Jodis – Secret Houses

3 out of 5

Label: Hydra Head

Produced by: James Plotkin

A tough, but worthwhile experiment in heavy-duty minimalism.

Jodis does not feature the earth-rumbling howls of Isis frontman Aaron Turner, or the ear-splitting electronic caucaophany’s of the many-band James Plotkin, or the randomized spatter of Khanate drummer Tim Wyskida. There are elements of these three players’ styles – certainly the relative sparseness of percussion on Secret Houses can recall Khanate – but none of these are the features of the album. The album is maybe sans features, actually, and best considered as one whole piece instead of its individual tracks. Our trio are experimenting across that piece, trying to find the most distant, cold, minimalist way to still communicate unease, and aggression – sort of a parallel to Turner’s attempts with Sumac to make the loudest thing ever.

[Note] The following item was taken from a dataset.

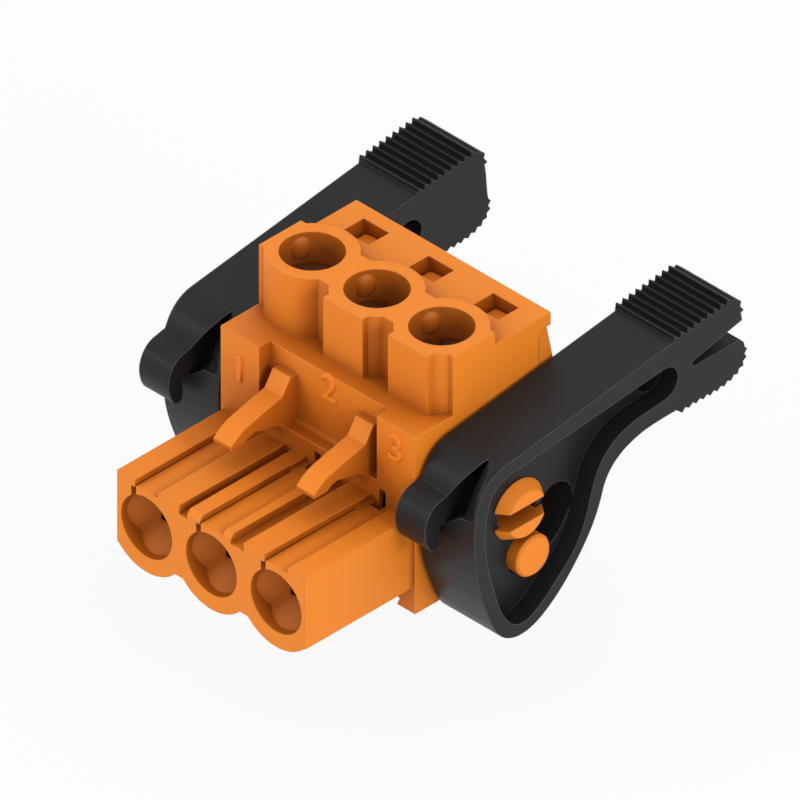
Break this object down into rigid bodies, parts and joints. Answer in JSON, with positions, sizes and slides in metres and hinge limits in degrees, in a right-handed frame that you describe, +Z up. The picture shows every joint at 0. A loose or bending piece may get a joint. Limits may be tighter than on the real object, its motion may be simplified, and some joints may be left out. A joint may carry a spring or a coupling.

And Secret Houses succeeds, and it fails. Songs stretch out patiently, with atmospherics sustained via reverbed, singular guitar chords or tones, Turner half-chanting and half-mumbling a slow wave of distorted and indecipherable waves, and Wyskida somewhere off in the distance, maybe adding a very, very quiet low end, or maybe only occasionally hitting a cymbal once a century. Ascent – once you’ve accepted the slowburn nature of this approach – is perfectly named, allowing these elements to craft a snowy scene befitting of the white and blue-splashed album cover, and growing in effect over its 6 minutes. When this transitions to Continents, with slightly cleaner vocals and stronger guitar, it’s magic. …But the band doesn’t want to maintain this; it seems against the m.o. of the album, and so Continents stalls – it doesn’t grow. It fades way into the background, immersion lost. The title track seems like a purposeful course correction, as suddenly we’re into shouted vocals and massive drum fills and harsh distorted guitars, but the shock wears off – this track also just hits its note and sustains. We yell and fill and strum for 7 minutes, and despite the volume, it again can be backgrounded. Back to a cleaner, more stripped down sound on Follow the Dogs, the sense of stasis unfortunately persists. I could, admittedly, be showing my bias here, though, as Dogs has more focus on Turner actually singing, his words clear, just as Secret Houses could be said to showcase his yell, and I find Turner’s voice to be very undynamic, in both modes. It seats the songs squarely in a middle ground in which all the tones rather blend together. My bias may also apply to how strong I feel the end of the album is, though: closers Little Beast, Waning, and Slivers return to the sense of buildup and atmosphere of the operner, trailed out across a trio of tracks that are very, very dense in sound, despite being so minimal; they are quiet, and slow, but there’s still a lot going on, and that adds up to elements that are almost song-like in totality.

It’s a good way to close things out, and does set a precedent for what would result in a stronger, more unified approach on the next album.